The director also said he would like to reboot the series for the Starmer era.
After rewatching The Project, Kosminsky said he was ‘shocked by the coincidence of the situation’ seeing Labour come to power ‘after a long, frustrating period of opposition with high hopes but also announcing that it would stick to Tory spending limits’.
In one scene, prior to the 1997 election, Matthew’s character Paul discovered a Tory cabinet minister was having an affair and searched dustbins for incriminating letters, which Kosminsky said actually happened despite the real affair never being made public.
Reflecting on the series, he said it was ‘brave’ for the national broadcaster to commission the series and retransmit it now.
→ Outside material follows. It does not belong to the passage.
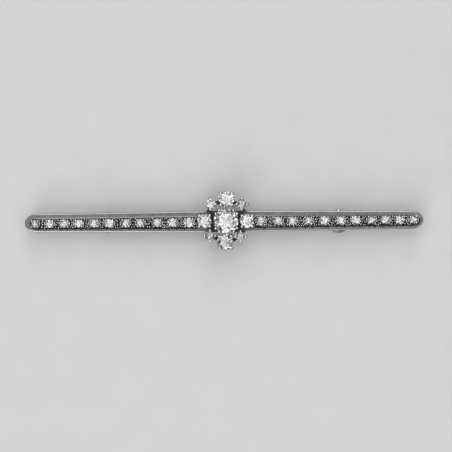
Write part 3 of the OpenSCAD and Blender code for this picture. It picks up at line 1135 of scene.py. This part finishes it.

‘If somebody said, “We’d like you to write the story of these two people 20 years on”, I’d take it very seriously. Whatever happened to Maggie and Paul, we’d have to see if anyone thinks that’s an interesting thing to do,’ he added.
However, he questioned whether The Project could get made today due to a lack of funding for British public broadcasters.
Since The Project, Kosminsky has gone on to direct other programmes including Wolf Hall, The State and The Undeclared War.
He is currently working on a series about the 2017 Grenfell tower fire.
Metro.co.uk has contacted representatives for Alastair Campbell for comment.
The Project, introduced by Peter Kosminsky, will air on Sunday September 15 at 10pm on BBC Four and will be streaming on BBC iPlayer.